How Linda Ronstadt Broke Out With a Rejected Monkees Classic: Exclusive Interview
“The very first songs I remember singing as a vocal group, back when we were first cast into the television show, were Mike Nesmith songs,” bandmate Micky Dolenz tells UCR. “This was before we were recording, even in the very, very early days after we were cast.”
The filming process left the members of the Monkees with a lot of free time. “We were sitting around, and Nez and Peter [Tork] would always have guitars," Dolenz says. "I remember sitting around singing, as we were waiting to film. They tended to be Nesmith tunes, because he was the one that was writing.
“He was writing well before the Monkees, of course. He’d say, ‘Hey, here’s a new song that I'm writing,'" Dolenz adds, imitating Nesmith's Texas drawl. "And he’d do ‘Different Drum,’ which he had just written.”
Listen to the Stone Poneys' Version of 'A Different Drum'
Producers of the Monkees' TV show turned down the song, however, and Linda Ronstadt transformed "A Different Drum" into her breakout moment. Her version with the Stone Poneys rose to the Top 20 in 1967. The Monkees never recorded their own take, though Nesmith made a belated solo pass in 1972.

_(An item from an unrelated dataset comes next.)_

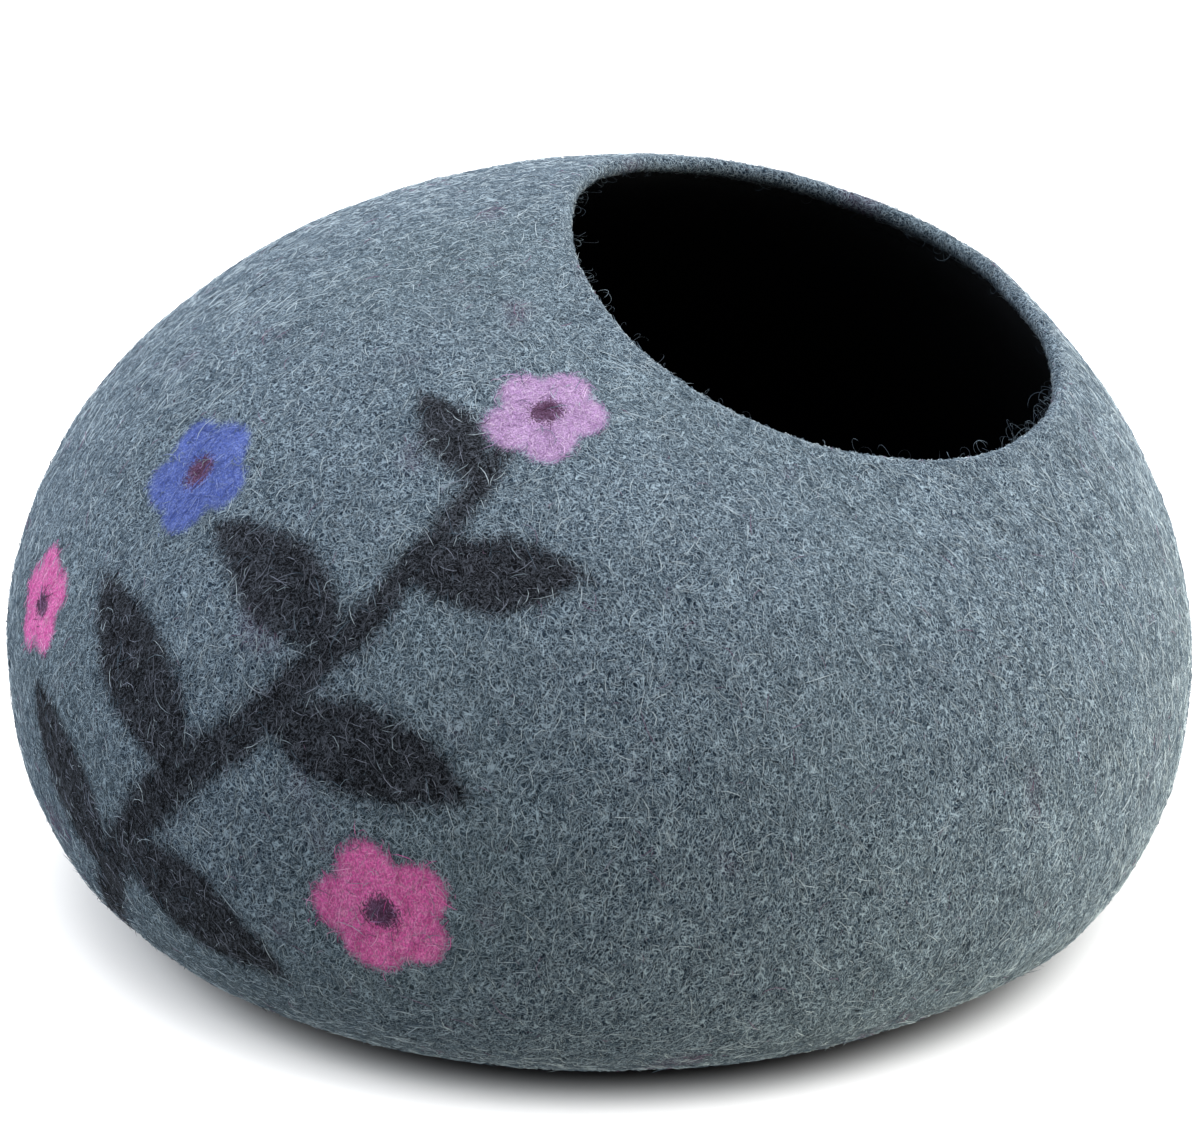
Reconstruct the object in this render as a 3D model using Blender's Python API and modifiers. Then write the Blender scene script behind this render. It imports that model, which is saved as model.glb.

“It was one of the first songs that he brought into the producers of the Monkees. He offered it up to the record producers and he played that,” Dolenz recalls. “They said, ‘Oh, that’s nice but that’s really not a Monkees tune.’ He said, ‘Well, wait a minute, but I am one of the Monkees!’ He went and gave it to this young girl singer who was kicking around L.A. at the time, and, of course, that was Linda Ronstadt.”
Fast-forward several decades, and Dolenz and Nesmith still gather “knee to knee” to work through songs and talk about the future. In fact, that's how the duo hatched the idea for their recently released The Monkees: The Mike and Micky Show Live concert recording.
Listen to Mike Nesmith's Version of 'A Different Drum'
They were initially just trying to figure out how to move forward without Tork, who died of cancer in February 2019. Dolenz and Nesmith emerged with an idea for a tour and album. The Monkees: The Mike and Micky Show Live became the band's first release since 2016's Good Times!, which included songs penned by a variety of modern songwriters, including Death Cab for Cutie’s Ben Gibbard and Rivers Cuomo of Weezer.
Good Times! also featured updates of previously unreleased songs. Dolenz says the archives could contain many other treasures: “There’s stuff that’s still in the vaults that we haven’t even – I mean, we released some of it on that album, but there’s other stuff still there.”